BAŞKAN CEVDET YILMAZ - Bunu bir soru olarak da not edelim, topluca bir cevap isteyeceğim bu konularda.
ALİ KENANOĞLU (İstanbul) - Dolayısıyla, bu meselelerin... İşte, tam buradaki tartışmalarda şunu gördük ki: Bu mesele torba kanun çerçevesi içerisinde kimi madde değişiklikleriyle çözülebilecek bir mesele değildir. Alevilerin yaşadığı sorun, bu ülkenin yüzyıllardan bu tarafa yaşadığı bir sorundur ve cumhuriyetin kuruluş süreciyle birlikte de yaşanmaya devam edilen bir sorundur. Şüphesiz ki Adalet ve Kalkınma Partisi bunu bir yasa değişikliğiyle çözemeyebilir. O nedenle, biz diyoruz ki: Bütün partilerin ortaklaşa üye vereceği bir komisyonla bu konu çalışılmalı; entelektüel düzeyde de çalışılmalı, yasal düzeyde de çalışılmalı, inançsal boyutuyla da çalışılmalı ve bütün bunlardan kaynaklı bir çözüm ortaya konulmalı.

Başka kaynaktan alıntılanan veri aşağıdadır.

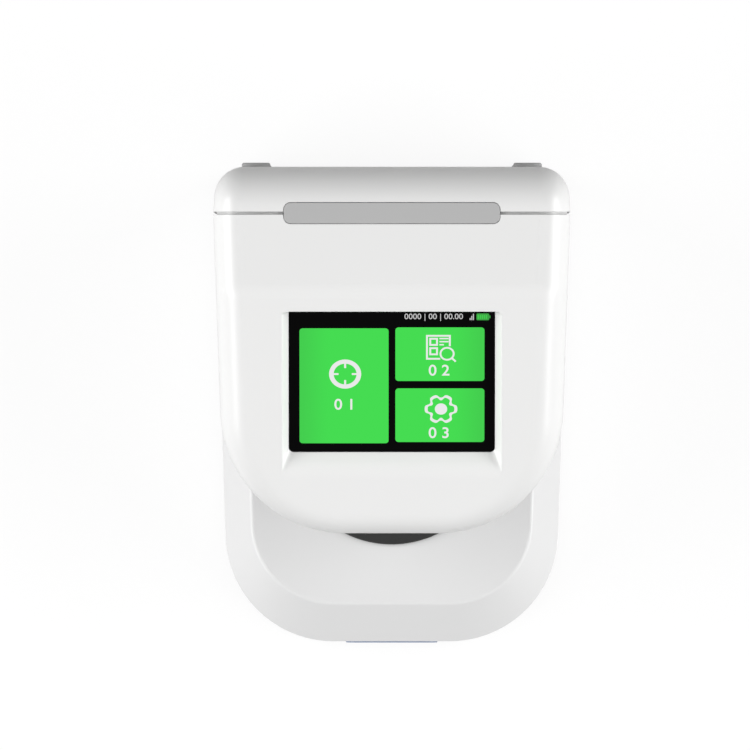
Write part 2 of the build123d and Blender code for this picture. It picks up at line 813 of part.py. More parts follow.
def make_sphere_lower():
    half = block((-big, big), (-big, big), (sphere_z - sphere_outer, sphere_z))
    shell = ball(sphere_outer) & half
    shell += ring(sphere_flange_radius, sphere_radius, sphere_flange, 0, axis_y, sphere_z - sphere_flange)
    shell += rod_y(detector_radius + detector_wall, sphere_outer, 0, axis_y, sphere_z - detector_drop)
    shell -= ball(sphere_radius)
    shell -= column(trap_radius, big / 4, 0, axis_y, sphere_z - big / 4)
    shell -= rod_y(detector_radius, sphere_outer, 0, axis_y, sphere_z - detector_drop)
    return one_solid(shell)


def make_light_trap():
    # black cup below the sphere, with a cone that throws stray light aside
    low = floor_z
    high = sphere_z - sqrt(sphere_outer**2 - (trap_radius + trap_wall) ** 2)
    cup = column(trap_radius + trap_wall, high - low, 0, axis_y, low)
    cup -= column(trap_radius, high - low - trap_wall, 0, axis_y, low + trap_wall)
    cone = Pos(0, axis_y, low + trap_wall) * Cone(trap_radius, trap_tip_radius, trap_cone_height,
                                                  align=(Align.CENTER, Align.CENTER, Align.MIN))
    return one_solid(cup + cone - ball(sphere_outer))


def make_detector():
    y = axis_y + sphere_outer
    z = sphere_z - detector_drop
    can = rod_y(detector_radius - lens_seat, detector_length / 2, 0, y - detector_length / 2, z)
    can += rod_y(detector_radius + detector_wall, detector_length / 3, 0, y, z)
    return can


def make_detector_board():
    y = axis_y + sphere_outer + detector_length / 3
    z = sphere_z - detector_drop
    half = detector_drop - sphere_flange - cover_clearance
    board = block((-detector_board_width / 2, detector_board_width / 2), (y, y + board_thickness),
                  (z - half, z + half))
    side = loom_plug / 2
    x = detector_board_width / 2 - loom_plug
    return board + block((x - side, x + side), (y + board_thickness, y + board_thickness + plug_depth),
                         (z - side, z + side))


# Light source in the head

def make_window_ring():
    bore = barrel_bore - barrel_ledge
    return ring(window_ring_radius, bore, window_ring_drop, 0, axis_y, underside_z - window_ring_drop)


def make_light_barrel():
    tube = column(barrel_radius, barrel_height, 0, axis_y, underside_z)
    tube += column(barrel_flange_radius, barrel_flange, 0, axis_y, upper_arm_z + arm_thickness)
    tube -= column(barrel_bore, barrel_height, 0, axis_y, underside_z)
    seat_z = underside_z + window_thickness
    for z in (seat_z, lens_z() - barrel_ledge):
        tube += ring(barrel_radius, barrel_bore - barrel_ledge, barrel_ledge, 0, axis_y, z)
    return one_solid(tube)


def lens_z():
    return underside_z + window_thickness + lens_gap


def make_exit_window():
    return column(barrel_bore - lens_seat, window_thickness, 0, axis_y, underside_z)


def lens_surface(r):
    # height of the domed face at radius r
    edge = barrel_bore - lens_seat
    rise = lens_height - lens_edge
    dome = (edge**2 + rise**2) / (2 * rise)
    return dome, lens_z() + lens_height - dome + sqrt(dome**2 - r**2)


def make_collimator_lens():
    # flat below, domed above
    lens = column(barrel_bore - lens_seat, lens_height, 0, axis_y, lens_z())
    dome, crown = lens_surface(0)
    return one_solid(lens & (Pos(0, axis_y, crown - dome) * Sphere(dome)))


def make_field_stop():
    # aperture disc, with a spacer tube that rests on the lens
    z = underside_z + barrel_height - stop_thickness
    seat = lens_surface(barrel_bore - barrel_ledge)[1]
    spacer = ring(barrel_bore - lens_seat, barrel_bore - barrel_ledge, z - seat, 0, axis_y, seat)
    return spacer + ring(barrel_bore - lens_seat, stop_radius, stop_thickness, 0, axis_y, z)


def make_led_board():
    z = underside_z + barrel_height
    disc = column(barrel_radius, board_thickness, 0, axis_y, z)
    reach = stop_thickness - lens_seat
    return disc + column(stop_radius - lens_seat, reach, 0, axis_y, z - reach)


def make_heat_sink():
    z = underside_z + barrel_height + board_thickness
    plate = column(barrel_radius, heat_sink_height / 3, 0, axis_y, z)
    pitch = 2 * barrel_radius / fin_count
    for i in range(fin_count):
        x = (i - (fin_count - 1) / 2) * pitch
        fin = block((x - fin_thickness / 2, x + fin_thickness / 2),
                    (axis_y - barrel_radius, axis_y + barrel_radius), (z, z + heat_sink_height))
        plate += fin & column(barrel_radius, heat_sink_height, 0, axis_y, z)
    return plate


# Inner frame

def make_inner_frame():
    # cast C frame that keeps lamp and sphere on one axis
    low, high = lower_arm_z, upper_arm_z + arm_thickness
    half_low, half_high = lower_arm_width / 2, upper_arm_width / 2
    back = spine_y
    frame = block((-half_low, half_low), (axis_y - arm_overhang, back), (low, low + arm_thickness))
    frame += block((-half_high, half_high), (axis_y - upper_overhang, back), (upper_arm_z, high))
    frame += block((-half_high, half_high), (back - arm_thickness, back), (low, high + spine_rise))
    for x in (-1, 1):
        crest = low + arm_thickness * 4
        rib = make_face(Polyline((back, low), (back - arm_thickness * 3, low + arm_thickness),
                                 (back - arm_thickness, crest), (back, crest), close=True))
        centre = x * (half_high - arm_thickness / 2)
        frame += extrude(Plane.YZ.offset(centre - arm_thickness / 2) * rib, arm_thickness)
        for y in (axis_y - leg_front, axis_y + leg_rear):
            frame += column(frame_leg_radius, low - floor_z, x * leg_spacing_x / 2, y, floor_z)
        for z in (high + wall, high + spine_rise - wall * 2):
            frame += rod_y(post_radius, main_board_gap, x * (half_high - arm_thickness * 2), back, z)
    frame -= column(sphere_outer + sphere_room, deck_z - low, 0, axis_y, low)
    frame -= column(barrel_radius + screw_clearance, arm_thickness, 0, axis_y, upper_arm_z)
    return one_solid(frame)


def sphere_screw_places():
    r = (sphere_outer + sphere_room + sphere_flange_radius) / 2
    return [(r * cos(radians(a)), axis_y + r * sin(radians(a))) for a in (45, 135, 225, 315)]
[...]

Burada getirilen yasa değişikliği bu sorunu çözmeyecek, bu yasa değişikliği yeni sorunlara yol açacak; bunu da sahada göreceksiniz. Her şeyden önce -bilemiyorum, bunu arzu etmezsiniz herhâlde- Alevi toplumunun da birbiriyle çatışmasına neden olacak bir yasa teklifidir bu.